La terza fase è poi essenziale per testare la qualità del lavoro fatto e prevedere eventuali interventi di aggiustamento. Sensori posti all’interno di edifici, ponti o strade permettono infatti di monitorarne il funzionamento e in generale i livelli di performance dell’infrastruttura. Così come raccogliere informazioni sull’impatto del traffico su una strada o sulla flessibilità di un ponte possono aiutare ad evitare rischi per la sicurezza degli utenti.

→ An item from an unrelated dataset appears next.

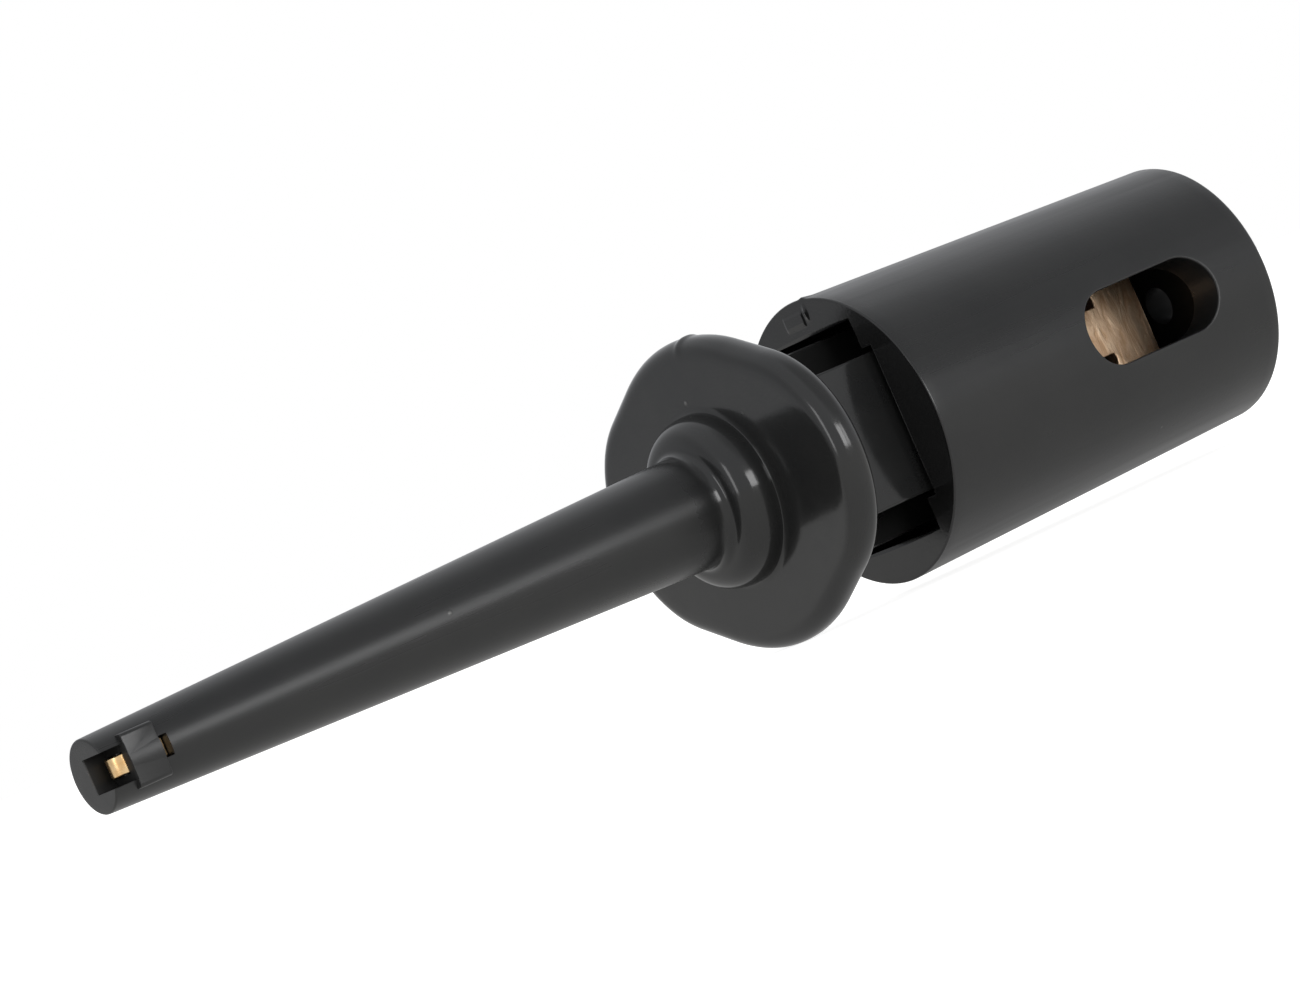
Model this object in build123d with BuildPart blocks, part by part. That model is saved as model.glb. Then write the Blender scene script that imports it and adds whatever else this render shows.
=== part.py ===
from build123d import *
import math
import os

# A subminiature test clip: a long tapered nose with a finger flange, a push barrel that
# slides towards the flange, and a hook that comes out of the tip when the barrel is pushed.
# X runs from the tip to the rear end, the window faces the front (-Y) and Z is up.
# Millimetres. Stations are distances from the face of the tip.

# Lengths along the clip, front to rear
nose_length = 21.5
boss_height = 1.15
flange_thickness = 1.1
plunger_gap = 3.95
barrel_length = 14.1

# Nose and boss
tip_diameter = 2.21
nose_root_diameter = 3.47
boss_diameter = 5.36
boss_rim = 0.2
tip_chamfer = 0.05
nose_root_fillet = 0.18

# Finger flange: a rhombus with rounded corners and a bull-nosed edge
flange_flat_distance = 9.9
flange_side_angle = 26.6
flange_end_radius = 3.86
flange_crown_radius = 6.1
flange_edge_radius = 0.5

# Hook: a flat strip bent back on itself at the tip
strip_width = 0.58
strip_thickness = 0.25
hook_mouth = 0.40
hook_setback = 0.42
hook_leg_length = 1.56
hook_clearance = 0.03

# Tip of the nose
slot_width = 1.05
tunnel_roof = 0.31
pad_width = 1.6
pad_edge_radius = 0.12
slit_length = 0.26
guide_length = 2.6
bore_diameter = 1.2

# Shank behind the flange, with the ribs that guide it in the barrel
shank_length = 7.55
shank_depth = 5.18
shank_height = 4.46
rib_thickness = 0.9
rib_span = 6.3
pocket_depth = 4.7

# Barrel
barrel_front_diameter = 9.06
barrel_rear_diameter = 8.3
barrel_wall = 0.62
rear_bore_diameter = 5.9
rear_bore_clearance = 0.35
front_wall = 1.0
end_wall = 1.15
barrel_front_chamfer = 0.05
barrel_rear_edge = 0.16
shank_clearance = 0.18
side_clearance = 0.24
notch_width = 4.7
rib_clearance = 0.22
window_length = 5.4
window_width = 2.36
window_to_rear = 2.2
lead_hole_diameter = 1.2

# Solder terminal, held on edge in two grooves of the barrel's rear bore
tab_thickness = 0.5
tab_length = 2.06
tab_width = 6.5
tab_to_rear = 1.99
neck_width = 1.9
relief_radius = 0.35
ear_width = 2.9
ear_length = 0.6
neck_behind_ears = 1.6
neck_before_ears = 1.3
crimp_diameter = 1.3
crimp_length = 1.9
crimp_grip = 1.6
tab_clearance = 0.03

# Compression spring round the stem of the hook; its wire is drawn with a few flat sides
spring_diameter = 3.0
spring_wire = 0.3
wire_sides = 6
open_turns = 7
coil_gap = 0.01
ground_depth = 0.08
spring_clearance = 0.15

# Stations and sizes that follow
flange_front = nose_length + boss_height
flange_rear = flange_front + flange_thickness
barrel_front = flange_rear + plunger_gap
barrel_rear = barrel_front + barrel_length
tip_x = -barrel_rear / 2

quarter_turn = 90
side_slope = math.radians(flange_side_angle)
flange_half_sides = flange_flat_distance / 2
flange_half_height = flange_crown_radius + (flange_half_sides - flange_crown_radius) / math.cos(side_slope)
axis_height = flange_half_height

bend_centre = hook_setback + strip_thickness + hook_mouth / 2
leg_inner = strip_thickness / 2 + hook_mouth
leg_outer = leg_inner + strip_thickness
leg_end = hook_setback + hook_leg_length
way_low = -strip_thickness / 2 - hook_clearance
way_high = leg_outer + hook_clearance
web_radius = hook_mouth / 2 - hook_clearance
slot_depth = bend_centre - web_radius
way_end = leg_end + hook_clearance
slit_front = way_end - slit_length
pad_top = way_high + tunnel_roof

shank_end = flange_rear + shank_length
pocket_bottom = shank_end - pocket_depth
pocket_diameter = spring_diameter + 2 * spring_clearance

tab_rear = barrel_rear - tab_to_rear
tab_front = tab_rear - tab_length
ear_front = tab_front - neck_behind_ears - ear_length
crimp_rear = ear_front - neck_before_ears
crimp_front = crimp_rear - crimp_length
stem_end = crimp_front + crimp_grip
rear_bore_front = shank_end + plunger_gap + rear_bore_clearance


def barrel_radius(station):
    """Outer radius of the tapered barrel at a station."""
    share = (station - barrel_front) / barrel_length
    return (barrel_front_diameter + (barrel_rear_diameter - barrel_front_diameter) * share) / 2


def across(station):
    """Plane square to the axis at a station: its x runs to the back, its y up."""
    return Plane(origin=(tip_x + station, 0, axis_height), x_dir=(0, 1, 0), z_dir=(1, 0, 0))


# Two planes along the axis with their origin at the tip: one upright, seen from the front,
# with y up, and one level, with y to the front
upright = Plane(origin=(tip_x, 0, axis_height), x_dir=(1, 0, 0), z_dir=(0, -1, 0))
level = Plane(origin=(tip_x, 0, axis_height), x_dir=(1, 0, 0), z_dir=(0, 0, -1))
clip_axis = Axis((tip_x, 0, axis_height), (1, 0, 0))

# Nose body
with BuildPart() as nose_body:
    # Flange, with sides tangent to its end and crown arcs
    flange_point = flange_half_sides / math.sin(side_slope)
    flange_crest = flange_half_sides / math.cos(side_slope)
    with BuildSketch(across(flange_front)) as flange_outline:
        with BuildLine():
            Polyline((flange_point, 0), (0, flange_crest), (-flange_point, 0), (0, -flange_crest), close=True)
        make_face()
        crown_and_end = flange_outline.vertices().group_by(SortBy.DISTANCE)
        fillet(crown_and_end[0], flange_crown_radius)
        fillet(flange_outline.vertices().group_by(SortBy.DISTANCE)[-1], flange_end_radius)
    extrude(amount=flange_thickness)
    rims = nose_body.edges().filter_by(Axis.X, reverse=True)
    fillet(rims, min(flange_edge_radius, 0.46 * flange_thickness))

    # Nose cone and domed boss, turned about the axis
    with BuildSketch(upright):
        with BuildLine():
            Polyline(
                (flange_front, boss_diameter / 2),
                (flange_front, 0),
                (0, 0),
                (0, tip_diameter / 2),
                (nose_length, nose_root_diameter / 2),
            )
            EllipticalCenterArc(
                (flange_front - boss_rim, nose_root_diameter / 2),
                boss_height - boss_rim,
                (boss_diameter - nose_root_diameter) / 2,
                start_angle=quarter_turn,
                arc_size=quarter_turn,
            )
            Line((flange_front - boss_rim, boss_diameter / 2), (flange_front, boss_diameter / 2))
        make_face()
    revolve(axis=clip_axis)
    rings = nose_body.edges().filter_by(GeomType.CIRCLE)
    chamfer(rings.sort_by(Axis.X)[0], tip_chamfer)
    root_x = tip_x + nose_length
    fillet(nose_body.edges().filter_by_position(Axis.X, root_x - 0.01, root_x + 0.01), nose_root_fillet)

    # Flat pad that roofs the way of the hook's return leg
    with BuildSketch(across(slot_depth)):
        with Locations((-pad_top / 2, 0)):
            RectangleRounded(pad_top, pad_width, pad_edge_radius)
    extrude(amount=slit_front - slot_depth)

    # Shank, with a thin rib above and below
    with BuildSketch(across(flange_rear)):
        Rectangle(shank_depth, shank_height)
        Rectangle(rib_thickness, rib_span)
    extrude(amount=shank_length)

    # Pocket for the spring, and the bore of the stem
    with BuildSketch(across(pocket_bottom)):
        Circle(pocket_diameter / 2)
    extrude(amount=pocket_depth, mode=Mode.SUBTRACT)
    with BuildSketch(across(guide_length)):
        Circle(bore_diameter / 2)
    extrude(amount=pocket_bottom - guide_length, mode=Mode.SUBTRACT)

    # Ways of the stem and the return leg, either side of the web that the bend seats on
    with BuildSketch(level):
        with Locations((0, way_low)):
            Rectangle(guide_length, -2 * way_low, align=(Align.MIN, Align.MIN))
            Rectangle(bend_centre, way_high - way_low, align=(Align.MIN, Align.MIN))
        with Locations((bend_centre, leg_inner - hook_clearance)):
            leg_way = strip_thickness + 2 * hook_clearance
            Rectangle(way_end - bend_centre, leg_way, align=(Align.MIN, Align.MIN))
        with Locations((bend_centre, (leg_outer - strip_thickness / 2) / 2)):
            Circle(web_radius, mode=Mode.SUBTRACT)
        with Locations((slit_front, leg_inner)):
            Rectangle(slit_length, boss_diameter, align=(Align.MIN, Align.MIN))
    extrude(amount=strip_width / 2 + hook_clearance, both=True, mode=Mode.SUBTRACT)

    # Slot across the face of the tip, open towards the front
    with BuildSketch(level):
        with Locations((0, way_low)):
            Rectangle(slot_depth, boss_diameter, align=(Align.MIN, Align.MIN))
    extrude(amount=slot_width / 2, both=True, mode=Mode.SUBTRACT)

# Barrel
with BuildPart() as barrel:
    with BuildSketch(upright):
        with BuildLine():
            Polyline(
                (barrel_front, 0),
                (barrel_front, barrel_front_diameter / 2),
                (barrel_rear, barrel_rear_diameter / 2),
                (barrel_rear, 0),
                close=True,
            )
        make_face()
    revolve(axis=clip_axis)
    end_rings = barrel.edges().filter_by(GeomType.CIRCLE).sort_by(Axis.X)
    chamfer(end_rings[0], barrel_front_chamfer)
    fillet(barrel.edges().filter_by(GeomType.CIRCLE).sort_by(Axis.X)[-1], barrel_rear_edge)

    # Cavity: a tapered front bore that the shank runs in, and a narrower rear bore
    cavity_front = barrel_front + front_wall
    cavity_rear = barrel_rear - end_wall
    with BuildSketch(upright):
        with BuildLine():
            Polyline(
                (cavity_front, 0),
                (cavity_front, barrel_radius(cavity_front) - barrel_wall),
                (rear_bore_front, barrel_radius(rear_bore_front) - barrel_wall),
                (rear_bore_front, rear_bore_diameter / 2),
                (cavity_rear, rear_bore_diameter / 2),
                (cavity_rear, 0),
                close=True,
            )
        make_face()
    revolve(axis=clip_axis, mode=Mode.SUBTRACT)

    # Cross-shaped opening that leaves two D-shaped lips
    with BuildSketch(across(barrel_front)):
        Rectangle(shank_depth + 2 * side_clearance, shank_height + 2 * shank_clearance)
        Rectangle(notch_width, rib_span + 2 * rib_clearance)
    extrude(amount=front_wall, mode=Mode.SUBTRACT)

    # Grooves above and below that hold the terminal on edge
    with BuildSketch(across(rear_bore_front)):
        Rectangle(tab_thickness + 2 * tab_clearance, tab_width + 2 * tab_clearance)
    extrude(amount=tab_rear + tab_clearance - rear_bore_front, mode=Mode.SUBTRACT)

    # Solder window in the front, and the lead hole in the end wall
    with BuildSketch(upright):
        with Locations((barrel_rear - window_to_rear - window_length / 2, 0)):
            SlotOverall(window_length, window_width)
    extrude(amount=barrel_front_diameter, mode=Mode.SUBTRACT)
    with BuildSketch(across(cavity_rear)):
        Circle(lead_hole_diameter / 2)
    extrude(amount=end_wall, mode=Mode.SUBTRACT)

# Hook: straight stem, round bend and return leg
with BuildPart() as hook:
    with BuildSketch(level):
        half = strip_thickness / 2
        bend_middle = (leg_outer - half) / 2
        with BuildLine():
            Line((stem_end, -half), (bend_centre, -half))
            ThreePointArc((bend_centre, -half), (hook_setback, bend_middle), (bend_centre, leg_outer))
            Polyline((bend_centre, leg_outer), (leg_end, leg_outer), (leg_end, leg_inner), (bend_centre, leg_inner))
            inner_front = hook_setback + strip_thickness
            ThreePointArc((bend_centre, leg_inner), (inner_front, bend_middle), (bend_centre, half))
            Polyline((bend_centre, half), (stem_end, half), (stem_end, -half))
        make_face()
    extrude(amount=strip_width / 2, both=True)

# Solder terminal: tab, neck and ears stamped from sheet, with a crimp on the stem
with BuildPart() as solder_terminal:
    with BuildSketch(upright):
        with Locations((tab_front, 0)):
            Rectangle(tab_length, tab_width, align=(Align.MIN, Align.CENTER))
        with Locations((tab_front, neck_width / 2), (tab_front, -neck_width / 2)):
            Circle(relief_radius, mode=Mode.SUBTRACT)
        with Locations((crimp_rear - strip_thickness, 0)):
            neck_length = tab_front + relief_radius - crimp_rear + strip_thickness
            Rectangle(neck_length, neck_width - relief_radius, align=(Align.MIN, Align.CENTER))
        with Locations((ear_front, 0)):
            Rectangle(ear_length, ear_width, align=(Align.MIN, Align.CENTER))
    extrude(amount=tab_thickness / 2, both=True)
    with BuildSketch(across(crimp_front)):
        Circle(crimp_diameter / 2)
    extrude(amount=crimp_length)
    with BuildSketch(across(crimp_front)):
        Rectangle(strip_thickness, strip_width)
    extrude(amount=crimp_grip, mode=Mode.SUBTRACT)

# Spring: open coils between two closed end coils, ground flat at both ends
closed_pitch = spring_wire + coil_gap
first_coil = pocket_bottom + ground_depth
last_coil = ear_front - ground_depth - closed_pitch
open_pitch = (last_coil - first_coil - closed_pitch) / open_turns
with BuildPart() as spring:
    for start, pitch, turns in (
        (first_coil, closed_pitch, 1),
        (first_coil + closed_pitch, open_pitch, open_turns),
        (last_coil, closed_pitch, 1),
    ):
        with BuildLine():
            coil = Helix(
                pitch=pitch,
                height=pitch * turns,
                radius=(spring_diameter - spring_wire) / 2,
                center=(tip_x + start, 0, axis_height),
                direction=(1, 0, 0),
            )
        with BuildSketch(Plane(origin=coil @ 0, z_dir=coil % 0)):
            RegularPolygon(spring_wire / 2, wire_sides, rotation=180 / wire_sides)
        sweep(path=coil, is_frenet=True)
    split(bisect_by=across(pocket_bottom), keep=Keep.TOP)
    split(bisect_by=across(ear_front), keep=Keep.BOTTOM)

nose_body.part.label = "nose_body"
barrel.part.label = "barrel"
hook.part.label = "hook"
solder_terminal.part.label = "solder_terminal"
spring.part.label = "spring"

os.makedirs("parts", exist_ok=True)
export_step(nose_body.part, "parts/nose_body.step")
export_step(barrel.part, "parts/barrel.step")
export_step(hook.part, "parts/hook.step")
export_step(solder_terminal.part, "parts/solder_terminal.step")
export_step(spring.part, "parts/spring.step")
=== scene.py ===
import math
import bmesh
import bpy
import numpy as np
from mathutils import Matrix, Vector


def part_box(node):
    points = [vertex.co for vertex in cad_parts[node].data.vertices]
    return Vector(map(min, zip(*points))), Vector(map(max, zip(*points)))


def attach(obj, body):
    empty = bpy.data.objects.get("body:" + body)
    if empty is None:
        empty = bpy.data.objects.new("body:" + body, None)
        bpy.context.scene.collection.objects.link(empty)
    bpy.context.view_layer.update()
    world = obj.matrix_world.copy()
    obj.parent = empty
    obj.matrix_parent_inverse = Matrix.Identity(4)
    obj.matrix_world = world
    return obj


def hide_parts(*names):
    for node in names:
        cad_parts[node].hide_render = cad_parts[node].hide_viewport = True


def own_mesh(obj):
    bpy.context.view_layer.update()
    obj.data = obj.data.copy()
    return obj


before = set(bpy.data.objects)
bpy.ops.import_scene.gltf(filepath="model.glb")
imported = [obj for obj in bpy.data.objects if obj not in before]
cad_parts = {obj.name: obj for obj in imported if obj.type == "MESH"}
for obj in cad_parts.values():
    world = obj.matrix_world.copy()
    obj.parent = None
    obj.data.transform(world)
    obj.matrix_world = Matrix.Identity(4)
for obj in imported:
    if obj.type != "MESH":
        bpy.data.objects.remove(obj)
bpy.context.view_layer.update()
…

Le informazioni che cambiano la vita
Risolvere problemi, ridurre i costi, implementare la sicurezza, organizzare in modo efficiente i processi produttivi: tutto questo si raggiunge raccogliendo in modo sistematico le informazioni. Ecco il futuro dell’industria: raccolta sistematica dei dati e la loro protezione.
Per dare un’idea della mole di informazioni che vengono scambiate, ogni giorno Google processa una quantità di dati che riempirebbe 17.500 trilioni di vecchi floppy disk. Su Facebook, invece, vengono caricare ogni ora 10 milioni di nuove foto. I numeri sono importanti perché è proprio il loro volume che caratterizza i big data. Esempi significativi di questo sono le attività di colossi come Walmart e Amazon che gestiscono una mole massiccia di informazioni per identificare, prevedere e reagire in tempo reale alle aspettative dei clienti.
Un mondo in movimento, che negli ultimi anni ha raggiunto, lambito e adesso coinvolto anche l’industria delle costruzioni. È la tecnologia che piomba in un settore essenziale per lo sviluppo economico e sociale, arricchendolo delle scoperte e delle innovazioni che hanno contribuito a migliorare la vita delle persone.